When we add a chemical to our pools, it only breaks down to a certain molecular level. What is left over, are called dissolved solids. The sum measurement of such solids are called Total Dissolved Solids. Why is this an issue? Think of it about the act of dumping sugar in a glass of iced tea. You can keep dumping and dumping, but eventually, the sugar won’t dissolve because there just isn’t enough room! The same thing happens to your pool chemicals. They literally exhaust themselves trying to dissolve, rendering them less effective. To what degree are they less effective? We just don’t have any way to measure, so it’s better to be on the safe side. Anything over 2,500 ppm is considered high.  Anything over 3,500ppm is considered dangerous. Anything over 4,000 is dangerous and the pool should be shut down until a drain can occur. Now I am not talking about a salt pool, just a traditionally chlorinated or brominated body of water. Speaking of Salt …

High Salt Levels

Nearly ALL of my salt pool customers learned this lesson the hard way. Never, never add salt unless you are absolutely sure you need salt. Do not thrush your board readings. Those can go askew due to technology issues or just needing regular maintenance. Did you know when your cell says “low salt” about 70% of the time the cell just needs to be cleaned? I have had many customers end up with salt levels over 5,000 ppm because they just kept dumping to get that pesky light off. Always use a calibrated digital salinity meter or bring your water to a local pool store to have the salt tested prior to adding any salt.

High salt is not good for the salt system. It is not good for your pool’s plumbing or your pool’s surface. It is especially not good for your swimming pool equipment. You see, salt is corrosive. Having extra amounts of salt will corrode your pool in quite a short bit of time. We don’t want to have to spend 4k on a heater unnecessarily, right? Follow your salt system’s instruction book for your ideal salt range for your system.

High Cyanuric Acid

Cyanuric acid is a great product. It helps prevent our chlorine from burning off in a matter of hours. The ideal range for a traditionally chlorinated pool is 30-50 ppm. Of course this is going to creep up over time, but the goal is to have it creep up slowly so that once it is too high, it is time to drain your pool anyway. Many products, like tablets, contain cyanuric acid (CYA). We would never want to use a chlorine, like di-chor, that also has CYA in it in conjunction with our tablets. No, no. 

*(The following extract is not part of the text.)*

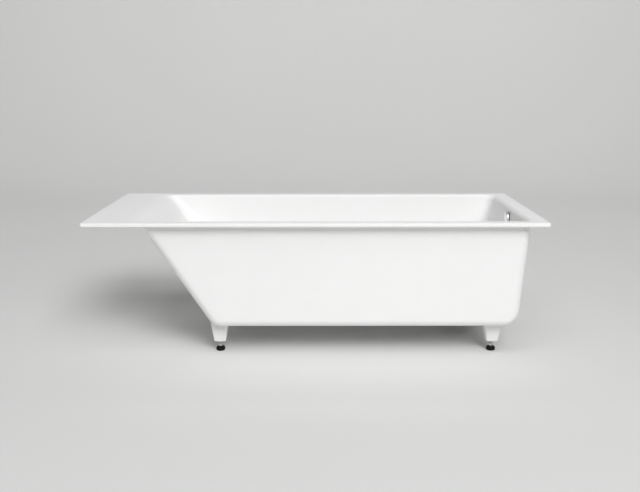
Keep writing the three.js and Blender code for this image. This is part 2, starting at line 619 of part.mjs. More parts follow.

I have learned two methods that I am going to share with you over my pool career. They both seem to work.  You can either

  1. Float one tablet per 10,000 gallons of water all year round or
  2. You can load up that tab floater in the hot months to allow yourself more surface area and then once the water gets below 70 degrees, take the floater out. Your weekly addition of chlorine will be enough to carry you through each week.

Salt pools don’t have the weekly addition of cyanuric acid so we recommend a 40-50 ppm.

When cyanuric acid gets too high, over 100 ppm, we start to see problems. The chlorine has to fight to do its job, rendering it less efficient. To what degree cannot be measured. So, to keep you and your family safe, it is recommended to drain high CYA. 

Calcium Hardness

Yet another thing that could cause premature draining. Calcium is a naturally occurring element of water and too low of a calcium level, say…under 200, will cause your water to leach it out of your plaster, plumbing, equipment and even you. This can cause etching and other nasty side effects on our plumbing and equipment. On the other hand, too high a calcium level, say over 400 ppm and you start to experience problems. Calcium likes to build up on spillways, water features, in your plumbing and equipment. But wait! Don’t go yet! Make sure to test your hose water’s calcium level. You may just live in an area with high calcium so it would be silly to drain for high calcium, only to put the calcium right back in. Preventing scale-formation can be controlled by several over the counter products. Keeping our pH and alkalinity in range will also be a good advocate for your pool’s calcium build up.